Re: [PATCH v2 1/2] ring-buffer: Introducing ring-buffer mapping functions

From: Vincent Donnefort
Date: Thu Mar 30 2023 - 06:31:20 EST


On Wed, Mar 29, 2023 at 11:32:34AM -0400, Steven Rostedt wrote:
> On Wed, 29 Mar 2023 14:55:41 +0100
> Vincent Donnefort <vdonnefort@xxxxxxxxxx> wrote:
>
> > > Yes, in fact it shouldn't need to call the ioctl until after it read it.
> > >
> > > Maybe, we should have the ioctl take a parameter of how much was read?
> > > To prevent races?
> >
> > Races would only be with other consuming readers. In that case we'd probably
> > have many other problems anyway as I suppose nothing would prevent another one
> > of swapping the page while our userspace reader is still processing it?
>
> I'm not worried about user space readers. I'm worried about writers, as
> the ioctl will update the reader_page->read = reader_page->commit. The time
> that the reader last read and stopped and then called the ioctl, a writer
> could fill the page, then the ioctl may even swap the page. By passing in
> the read amount, the ioctl will know if it needs to keep the same page or
> not.

How about?

userspace:

prev_read = meta->read;
ioctl(TRACE_MMAP_IOCTL_GET_READER_PAGE)

kernel:
ring_buffer_get_reader_page()
rb_get_reader_page(cpu_buffer);
cpu_buffer->reader_page->read = rb_page_size(reader);
meta->read = cpu_buffer->reader_page->read;

userspace:
/* if new page prev_read = 0 */
/* read between prev_read and meta->read */

If the writer does anything in-between, wouldn't rb_get_reader_page() handle it
nicely by returning the same reader as more would be there to read?
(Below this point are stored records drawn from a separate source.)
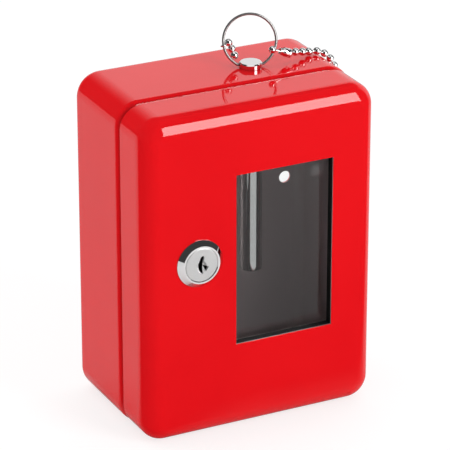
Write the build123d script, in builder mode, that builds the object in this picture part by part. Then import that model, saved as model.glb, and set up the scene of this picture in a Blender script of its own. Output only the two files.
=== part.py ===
from build123d import *
import os
from math import asin, atan2, cos, degrees, hypot, radians, sin, tan

# Break glass key box: a red sheet-steel case with a glazed and locked door. A striker stands in
# a closed tube under the top, beside the keys. A pull ring and a ball chain keep it on the case.
# Millimetres. X runs to the right, Z up, the wall is at Y = 0 and the door faces -Y.
# The origin lies on the wall plane, midway between the two wall-fixing holes.

# ---------- driving dimensions ----------
# case and door
box_width = 119.0
box_height = 160.0
box_depth = 75.0
hang_height = 88.0
sheet = 1.0
corner_radius = 11.6
front_edge_radius = 8.0
back_edge_radius = 6.0
rim_radius = 1.5
door_rim_radius = 0.6
door_inset = 0.5
door_depth = 24.9
seam_gap = 1.3
lip_width = 8.5
door_flange = 6.0
opening_radius = 3.5
wall_hole_radius = 3.0
wall_hole_spacing = 100.0

# strip hinge on the right, outside the seam
hinge_length = 100.0
knuckle_count = 5
knuckle_radius = 1.45
knuckle_gap = 0.3
hinge_bore_extra = 1.0
leaf_thickness = 0.5
leaf_reach_in = 7.5
barrel_standoff = 0.4
pin_radius = 0.9
pin_fit = 0.05
pin_head_radius = 1.3
pin_head_thickness = 0.6

# window
window_width = 49.5
window_height = 84.0
window_x = 11.85
window_z = -2.6
seal_setback = 0.4
seal_width = 5.6
seal_thickness = 4.6
seal_corner = 2.0
glass_margin = 4.6
glass_thickness = 2.0
frame_thickness = 1.0
frame_relief = 1.5
frame_side_margin = 6.4
frame_end_margin = 15.0
frame_corner = 3.0
stud_radius = 1.5
stud_length = 11.0
stud_edge = 5.0
stud_hole_fit = 0.15
nut_across_flats = 5.5
nut_height = 2.4
thread_fit = 0.03

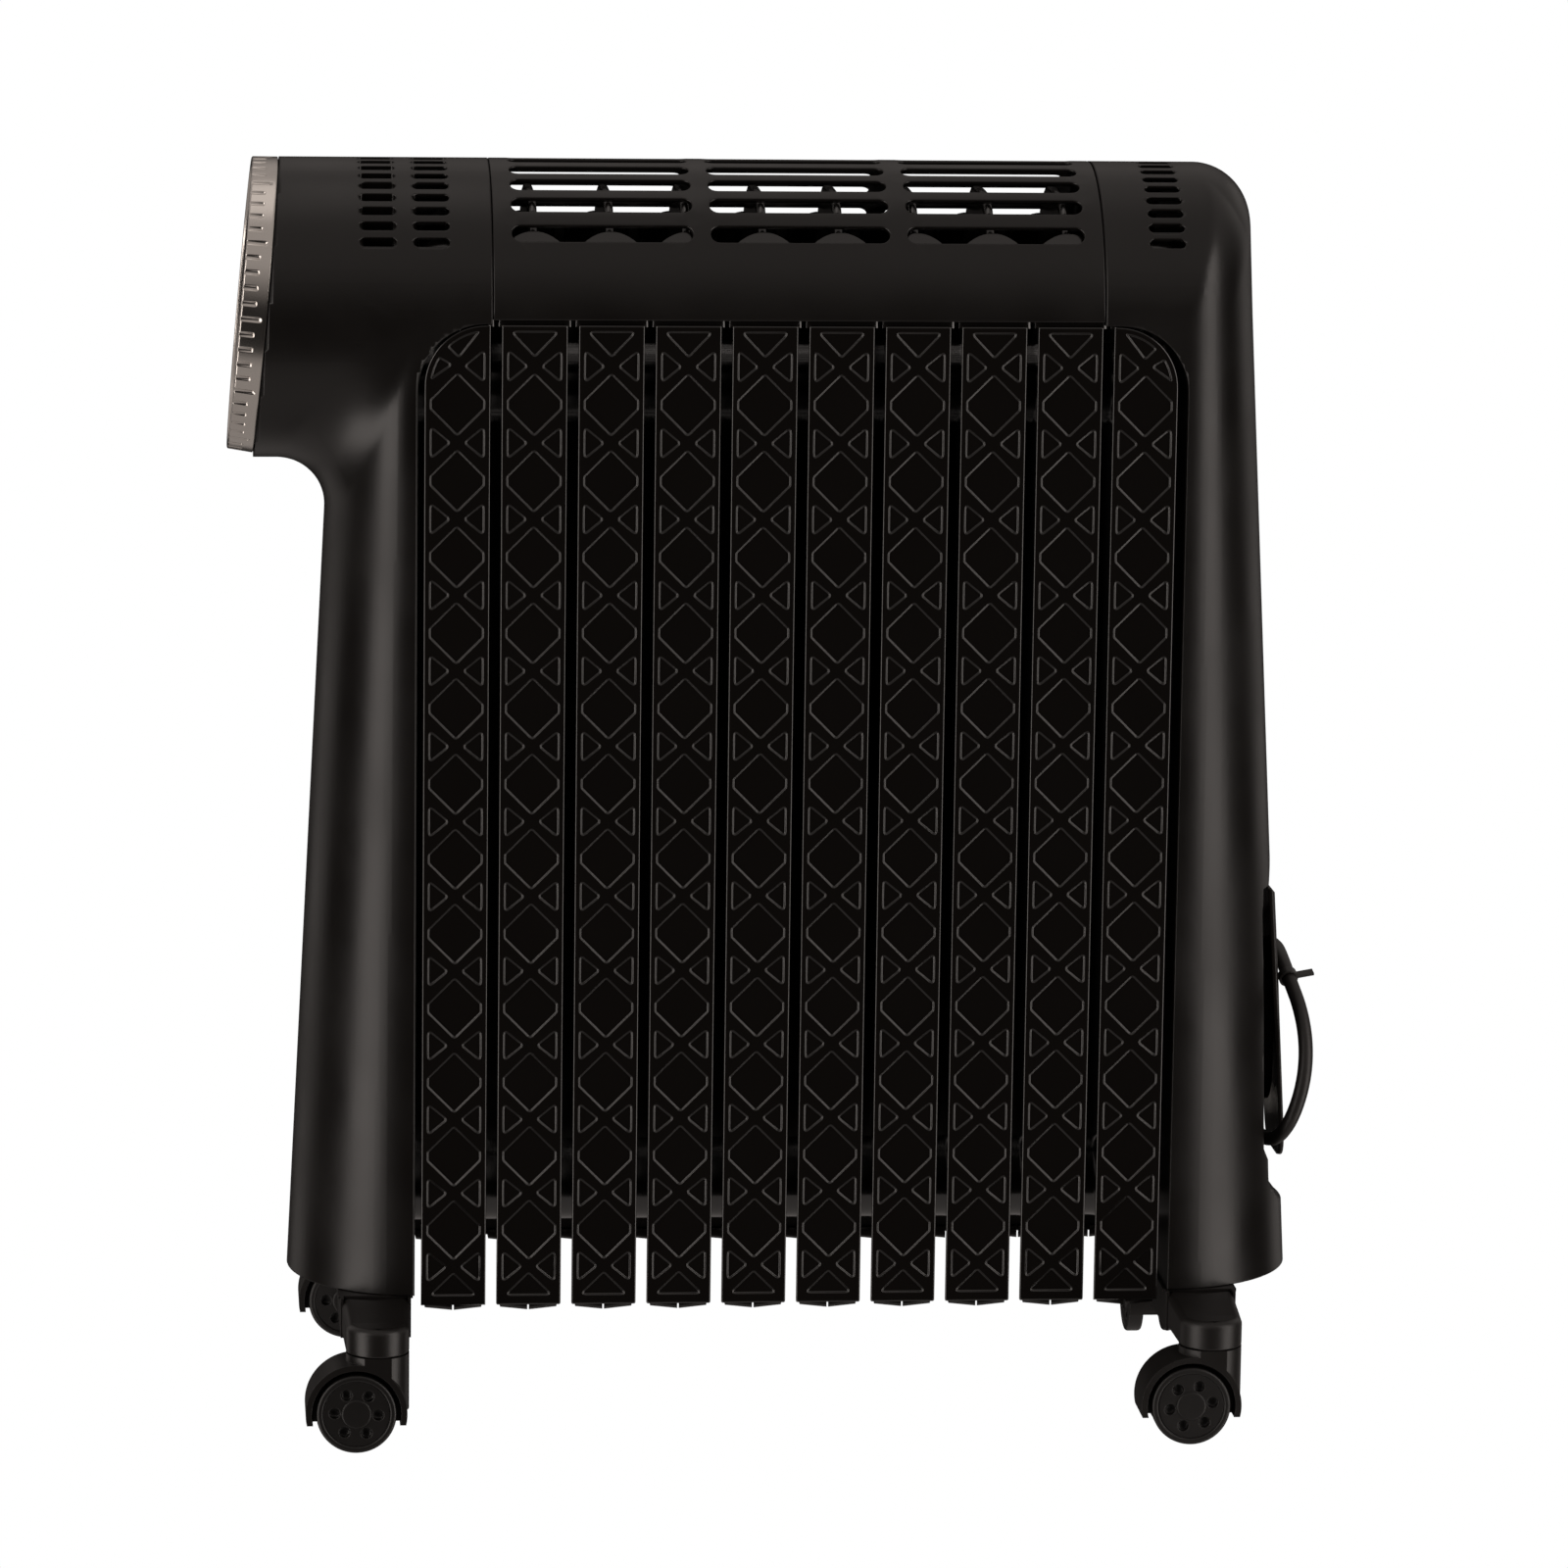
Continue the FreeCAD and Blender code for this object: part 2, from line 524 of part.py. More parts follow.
def cord_winder():
    """An oblong core with a leaning retaining plate, fixed to the pocket floor."""
    gauge = size("winder_plate_gauge")
    outer = [V(x, 0, z) for x, z in PLATE_OUTLINE]
    inner = [V(x - gauge, 0, z) for x, z in reversed(PLATE_OUTLINE)]
    profile = Part.Face(Part.makePolygon(outer + inner + outer[:1]))
    half = size("winder_plate_half_depth")
    plate = profile.extrude(V(0, 2 * half, 0))
    plate.translate(V(0, -half, 0))
    depth = size("coil_inner_depth") - 0.5
    straight = size("coil_inner_height") - size("coil_inner_depth")
    floor_x = size("pocket_floor_x")
    core = racetrack(depth, straight, floor_x, 266.4)
    return plate.fuse(core).removeSplitter()


def racetrack(radius, straight, low_x, high_x):
    """An upright oblong with round ends, extruded along X."""
    mid = size("coil_mid_z")
    solid = Part.makeBox(high_x - low_x, 2 * radius, 2 * straight, V(low_x, -radius, mid - straight))
    ends = [Part.makeCylinder(radius, high_x - low_x, V(low_x, 0, mid + way * straight), V(1, 0, 0))
            for way in (-1, 1)]
    return solid.fuse(ends).removeSplitter()


def cord_coil():
    """The wound cord: its outer shape round the winder's core."""
    straight = size("coil_half_height") - size("coil_half_depth")
    low_x, high_x = size("coil_back_x"), size("coil_front_x")
    outer = racetrack(size("coil_half_depth"), straight, low_x, high_x)
    inner = racetrack(size("coil_inner_depth"), straight, low_x - 1, high_x + 1)
    return outer.cut(inner)


def route_tube(name, points):
    """A tube along straight runs joined by tangent arcs; prints the arcs' radii."""
    points = [V(*point) for point in points]
    runs = [(points[i + 1] - points[i]).Length for i in range(len(points) - 1)]
    edges, radii = [], []
    start = points[0]
    for i in range(1, len(points) - 1):
        before = (points[i] - points[i - 1]).normalize()
        after = (points[i + 1] - points[i]).normalize()
        turn = before.getAngle(after)
        reach = 0.45 * min(runs[i - 1], runs[i])
        radius = reach / math.tan(turn / 2)
        radii.append(round(radius / size("cord_diameter"), 1))
        leave, join = points[i] - before * reach, points[i] + after * reach
        inward = (after - before).normalize()
        middle = points[i] + inward * (radius / math.cos(turn / 2) - radius)
        edges.append(Part.LineSegment(start, leave).toShape())
        edges.append(Part.Arc(leave, middle, join).toShape())
        start = join
    edges.append(Part.LineSegment(start, points[-1]).toShape())
    wire = Part.Wire(edges)
    first = (points[1] - points[0]).normalize()
    section = Part.Wire(Part.makeCircle(size("cord_diameter") / 2, points[0], first))
    solid = wire.makePipeShell([section], True, False)
    wanted = math.pi * (size("cord_diameter") / 2) ** 2 * wire.Length
    print(name, "length %.1f mm, volume %.4f of section x length" % (wire.Length, solid.Volume / wanted),
          "radii in diameters", radii)
    return solid


# Both routes are lists of points chosen by hand; the coil between them holds the rest of the cord.
LEAD_ROUTE = [(244.5, -34.2, 134), (244.5, -34.2, 143), (244.2, -34, 158)]
TAIL_ROUTE = [(257.5, 24, 142), (258, 10, 138), (260, -6, 135.5), (263, -21, 134.5),
              (267.5, -34, 138), (272.5, -41.5, 148), (277, -43.5, 162), (280, -41, 177),
              (280.5, -35, 192), (278.5, -26, 206), (275, -14, 217), (273.5, 1, 224.5),
              (273, 18, 228.5), (271.5, 35, 228), (268, 51, 223), (263, 65, 213),
              (259.5, 75, 199), (258, 79, 184)]

feature("cord_winder", cord_winder())
feature("mains_cord_coil", cord_coil())


def clear_of(shape, *labels):
    """A tube's end trimmed to meet the piece that it enters face to face."""
    for other in NODES:
        if other.Label in labels:
            shape = shape.cut(other.Shape)
    return max(shape.Solids, key=lambda solid: solid.Volume)


feature("mains_cord_lead", clear_of(route_tube("lead", LEAD_ROUTE), "mains_cord_coil"))
feature("mains_cord_tail", clear_of(route_tube("tail", TAIL_ROUTE), "mains_cord_coil"))

relief = doc.addObject("Part::Cone", "Cone")
bind(relief, ("relief_x", "relief_y", "pocket_low_z"), Radius1="6.4",
     Radius2="cord_diameter / 2 + 0.7", Height="relief_length")
keep(relief, "strain_relief")

# Plug body hanging with its two round pins downwards.
plug_neck = doc.addObject("Part::Cone", "Cone")
bind(plug_neck, ("plug_x", "plug_y", "plug_top_z - 16"), Radius1="11", Radius2="5.2", Height="16")
plug_body = rod("18.5", "22", ("plug_x", "plug_y", "plug_top_z - 38"))
pins = [rod("pin_radius", "pin_length",
            ("plug_x", "plug_y + %s" % offset, "plug_top_z - 38 - pin_length"))
        for offset in ("pin_spacing / 2", "-pin_spacing / 2")]
keep(fuse(plug_neck, plug_body, *pins), "mains_plug")

# A flat tie round the cord where it crosses the winder's plate.
tie_ring = Part.makeCylinder(size("cord_diameter") / 2 + 1.3, 4).cut(
    Part.makeCylinder(size("cord_diameter") / 2 + 0.1, 4))
tie_tail = Part.makeBox(9, 1.4, 4, V(size("cord_diameter") / 2 + 0.9, -0.7, 0))
tie_solid = tie_ring.fuse(tie_tail)
tie_solid.Placement = FreeCAD.Placement(V(274.6, -12.5, 217.9),
                                        FreeCAD.Rotation(V(0, 0, 1), V(-2.6, 15, 7.5)))
feature("cord_tie", tie_solid)

# ---------------------------------------------------------------- check and write
doc.recompute()
for obj in doc.Objects:
    if "Invalid" in obj.State or "Error" in obj.State:
        raise RuntimeError("%s (%s) did not build: %s" % (obj.Name, obj.Label, obj.State))
os.makedirs("parts", exist_ok=True)
labels = [obj.Label for obj in NODES]
if len(set(labels)) != len(labels) or len(labels) > 60:
    raise RuntimeError("node names clash or there are too many: %d" % len(labels))
for obj in NODES:
    if obj.Shape.isNull() or not obj.Shape.isValid():
        raise RuntimeError("%s has no valid shape" % obj.Label)
    obj.Shape.exportStep("parts/%s.step" % obj.Label)
    print("%-28s solids %d volume %.0f" % (obj.Label, len(obj.Shape.Solids), obj.Shape.Volume))
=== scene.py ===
"""Looks of the oil filled radiator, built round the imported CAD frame. Lengths in the code are in
millimetres unless a name says otherwise; MM turns them into Blender's metres."""

import json
import math

import bmesh
import bpy
import numpy as np
from mathutils import Matrix, Vector
from mathutils.geometry import delaunay_2d_cdt


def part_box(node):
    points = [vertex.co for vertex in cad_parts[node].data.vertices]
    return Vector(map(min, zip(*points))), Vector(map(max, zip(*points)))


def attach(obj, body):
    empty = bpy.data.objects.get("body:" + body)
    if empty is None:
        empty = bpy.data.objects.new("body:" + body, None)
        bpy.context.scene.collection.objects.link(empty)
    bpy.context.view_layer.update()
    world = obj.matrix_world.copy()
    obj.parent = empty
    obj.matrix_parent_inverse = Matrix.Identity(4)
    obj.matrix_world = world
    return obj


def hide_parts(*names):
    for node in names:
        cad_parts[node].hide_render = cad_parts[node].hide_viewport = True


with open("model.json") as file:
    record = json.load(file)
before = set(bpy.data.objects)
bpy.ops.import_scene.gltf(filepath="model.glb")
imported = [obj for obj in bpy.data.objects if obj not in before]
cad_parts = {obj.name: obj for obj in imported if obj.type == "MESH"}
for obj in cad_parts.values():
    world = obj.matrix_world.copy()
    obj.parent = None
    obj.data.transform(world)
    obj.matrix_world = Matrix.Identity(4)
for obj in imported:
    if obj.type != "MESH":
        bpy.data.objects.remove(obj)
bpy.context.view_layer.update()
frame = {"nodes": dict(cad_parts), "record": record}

MM = 0.001
BODY = "frame"
SCENE = bpy.context.scene
SCENE.view_settings.view_transform = "Standard"


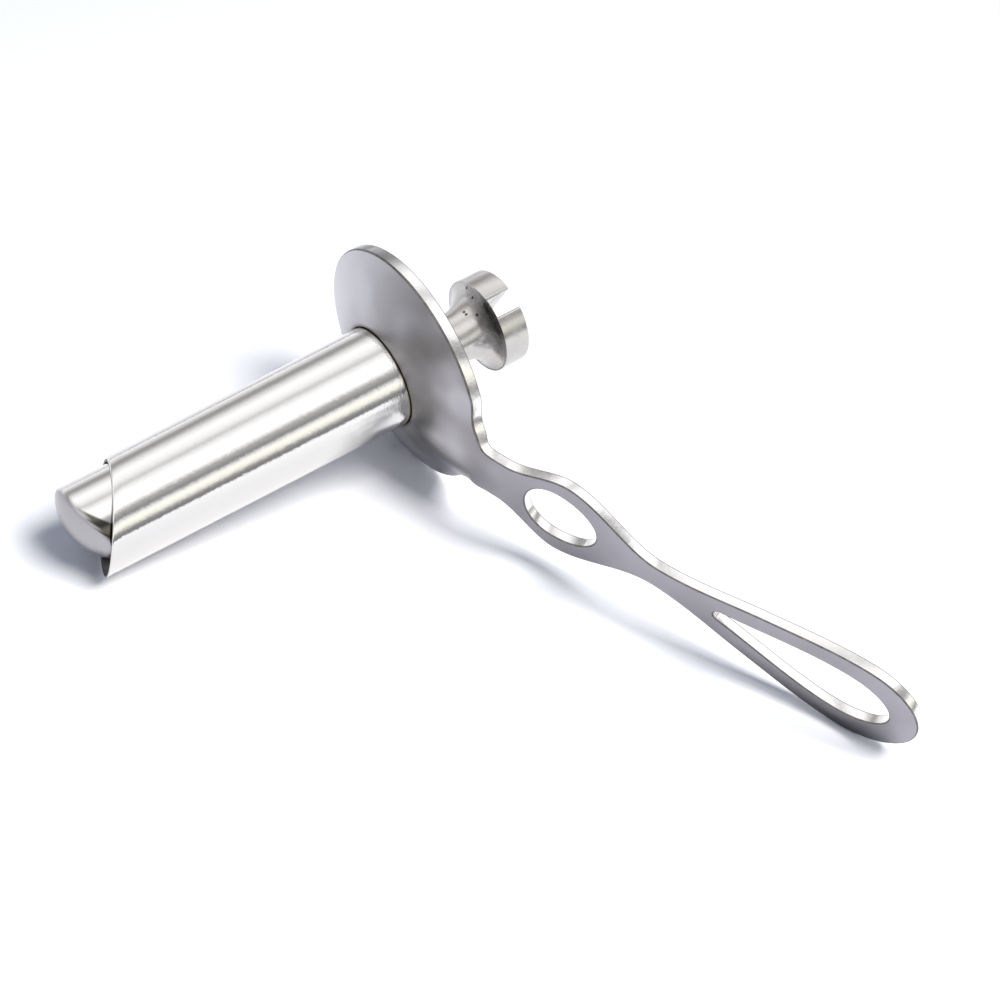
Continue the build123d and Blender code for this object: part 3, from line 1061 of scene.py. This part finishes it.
# The table: a plain white board, bright enough round the instrument to read as pure white, with
# one soft grey shadow.
board_half = 1.6
board_corners = [(x * board_half, y * board_half, 0) for x, y in ((-1, -1), (1, -1), (1, 1), (-1, 1))]
board = bpy.data.meshes.new("table_board")
board.from_pydata(board_corners, [], [(0, 1, 2, 3)])
white_board = start_finish("matt_white_board")
board_place = add(white_board, "ShaderNodeTexCoord").outputs["Object"]
board_tooth = add(white_board, "ShaderNodeTexNoise", {"Vector": board_place, "Scale": 900.0, "Detail": 2.0})
board_bump = add(
    white_board, "ShaderNodeBump", {"Height": board_tooth.outputs["Fac"], "Strength": 0.2, "Distance": 1e-5}
)
board_shader = add(
    white_board,
    "ShaderNodeBsdfPrincipled",
    {
        "Base Color": linear("#FAFAFC"),
        "Roughness": 0.85,
        "Specular IOR Level": 0.1,
        "Normal": board_bump.outputs[0],
    },
)
add(white_board, "ShaderNodeOutputMaterial", {"Surface": board_shader.outputs[0]})
board.materials.append(white_board)
table = bpy.data.objects.new("table_board", board)
bpy.context.scene.collection.objects.link(table)

# The room: a white light tent with darker gaps between its soft boxes, which run alongside the
# tube. Steel mirrors it as levels of light that change with the turn round the shared x axis, in
# degrees; all else gets a plain pale blue light. One soft box, from 60 to 80 degrees, is warmer.
tent = bpy.data.worlds.new("light_tent")
tent.use_nodes = True
tent.node_tree.nodes.clear()
tent_direction = add(tent, "ShaderNodeTexCoord").outputs["Generated"]
tent_parts = add(tent, "ShaderNodeSeparateXYZ", {"Vector": tent_direction})
tent_turn = add(
    tent, "ShaderNodeMath", {0: tent_parts.outputs["Y"], 1: tent_parts.outputs["Z"]}, operation="ARCTAN2"
)
tent_share = add(
    tent,
    "ShaderNodeMapRange",
    {"Value": tent_turn.outputs[0], "From Min": -np.pi, "From Max": np.pi, "To Min": 0.0, "To Max": 1.0},
)
tent_levels = add(tent, "ShaderNodeValToRGB", {"Fac": tent_share.outputs[0]})
levels = [
    (-130, 0.70), (-100, 0.82), (-88, 0.84), (-76, 0.58), (-67, 0.29), (-59, 0.32), (-46, 0.74),
    (-34, 1.0), (-18, 0.84), (-7, 0.56), (0, 0.80), (10, 1.0), (32, 1.0), (41, 0.40), (53, 0.22),
    (60, 0.80), (66, 0.98), (74, 0.82), (80, 0.34), (85, 0.20), (97, 0.20), (108, 0.42), (130, 0.55),
]
warm_blue, cold_blue = 0.93, 1.02
stops = tent_levels.color_ramp.elements
while len(stops) < len(levels):
    stops.new(0.5)
# A stop's place in the row can change when it is moved, so the colours come after all the moves.
for stop, (turn, _) in zip(stops, levels):
    stop.position = (turn + 180) / 360
for stop, (turn, level) in zip(stops, levels):
    stop.color = (level, level, level * (warm_blue if 60 < turn < 80 else cold_blue), 1)
ray = add(tent, "ShaderNodeLightPath")
mirror_light = add(tent, "ShaderNodeBackground", {"Color": tent_levels.outputs["Color"], "Strength": 1.6})
fill_light = add(tent, "ShaderNodeBackground", {"Color": linear("#CFD9EE"), "Strength": 0.43})
tent_light = add(
    tent,
    "ShaderNodeMixShader",
    {0: ray.outputs["Is Glossy Ray"], 1: fill_light.outputs[0], 2: mirror_light.outputs[0]},
)
add(tent, "ShaderNodeOutputWorld", {"Surface": tent_light.outputs[0]})
bpy.context.scene.world = tent


def soft_box(name, place, aim, size, power, colour):
    """A square area lamp at place that faces aim; steel doesn't mirror it."""
    lamp = bpy.data.lights.new(name, "AREA")
    lamp.shape = "SQUARE"
    lamp.size = size
    lamp.energy = power
    lamp.color = colour
    holder = bpy.data.objects.new(name, lamp)
    facing = (Vector(aim) - Vector(place)).to_track_quat("-Z", "Y").to_matrix().to_4x4()
    holder.matrix_world = Matrix.Translation(place) @ facing
    holder.visible_glossy = False
    bpy.context.scene.collection.objects.link(holder)


soft_box("top_soft_box", (-0.15, 0.35, 0.85), (0, 0, 0), 0.45, 11.2, (1.0, 0.99, 0.97))

# Camera: the photograph's own view, worked out from the instrument's edges in it. Its place, in mm,
# and its directions are in the instrument's own frame.
camera_place = (147.195, -327.976, 179.924)
camera_right = np.array([-0.8001, -0.1221, 0.5872]) @ own_axes
camera_down = np.array([0.4548, 0.5147, 0.7268]) @ own_axes
camera_ahead = np.cross(camera_right, camera_down)
camera_turn = Matrix(np.array([camera_right, -camera_down, -camera_ahead]).T.tolist()).to_4x4()
camera_data = bpy.data.cameras.new("view")
camera_data.lens = 61.64
camera_data.sensor_width = 36.0
camera = bpy.data.objects.new("view", camera_data)
camera.matrix_world = Matrix.Translation(on_table(camera_place).tolist()) @ camera_turn
bpy.context.scene.collection.objects.link(camera)
bpy.context.scene.camera = camera
# The board is plain white as in the photograph, so no film curve dims it.
bpy.context.scene.view_settings.view_transform = "Standard"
It is similar to rb_advance_reader() except we'd be moving several events at
once?

>
> >
> > I don't know if this is worth splitting the ABI between the meta-page and the
> > ioctl parameters for this?
> >
> > Or maybe we should say the meta-page contains things modified by the writer and
> > parameters modified by the reader are passed by the get_reader_page ioctl i.e.
> > the reader page ID and cpu_buffer->reader_page->read? (for the hyp tracing, we
> > have up to 4 registers for the HVC which would replace in our case the ioctl)
>
> I don't think we need the reader_page id, as that should never move without
> reader involvement. If there's more than one reader, that's up to the
> readers to keep track of each other, not the kernel.
>
> Which BTW, the more I look at doing this without ioctls, I think we may
> need to update things slightly different.
>
> I would keep the current approach, but for clarification of terminology, we
> have:
>
> meta_data - the data that holds information that is shared between user and
> kernel space.
>
> data_pages - this is a separate mapping that holds the mapped ring buffer
> pages. In user space, this is one contiguous array and also holds
> the reader page.
>
> data_index - This is an array of what the writer sees. It maps the index
> into data_pages[] of where to find the mapped pages. It does not
> contain the reader page. We currently map this with the meta_data,
> but that's not a requirement (although we may continue to do so).
>
> I'm thinking that we make the data_index[] elements into a structure:
>
> struct trace_map_data_index {
> int idx; /* index into data_pages[] */
> int cnt; /* counter updated by writer */
> };
>
> The cnt is initialized to zero when initially mapped.
>
> Instead of having the bpage->id = index into data_pages[], have it equal
> the index into data_index[].
>
> The cpu_buffer->reader_page->id = -1;
>
> meta_data->reader_page = index into data_pages[] of reader page
>
> The swapping of the header page would look something like this:
>
> static inline void
> rb_meta_page_head_swap(struct ring_buffer_per_cpu *cpu_buffer)
> {
> struct ring_buffer_meta_page *meta = cpu_buffer->meta_page;
> int head_page;
>
> if (!READ_ONCE(cpu_buffer->mapped))
> return;
>
> head_page = meta->data_pages[meta->hdr.data_page_head];
> meta->data_pages[meta->hdr.data_page_head] = meta->hdr.reader_page;
> meta->hdr.reader_page = head_page;
> meta->data_pages[head_page]->id = -1;
> }
>
> As hdr.data_page_head would be an index into data_index[] and not
> data_pages[].
>
> The fact that bpage->id points to the data_index[] and not the data_pages[]
> means that the writer can easily get to that index, and modify the count.
> That way, in rb_tail_page_update() (between cmpxchgs) we can do something
> like:
>
> if (cpu_buffer->mapped) {
> meta = cpu_buffer->meta_page;
> meta->data_index[next_page->id].cnt++;
> }
>
> And this will allow the reader to know if the current page it is on just
> got overwritten by the writer, by doing:
>
> prev_id = meta->data_index[this_page].cnt;
> smp_rmb();
> read event (copy it, whatever)
> smp_rmb();
> if (prev_id != meta->data_index[this_page].cnt)
> /* read data may be corrupted, abort it */

Couldn't the reader just check for the page commit field? rb_iter_head_event()
does something like this to check if the writer is on its page.

>
>
> Does this make sense?
>
> -- Steve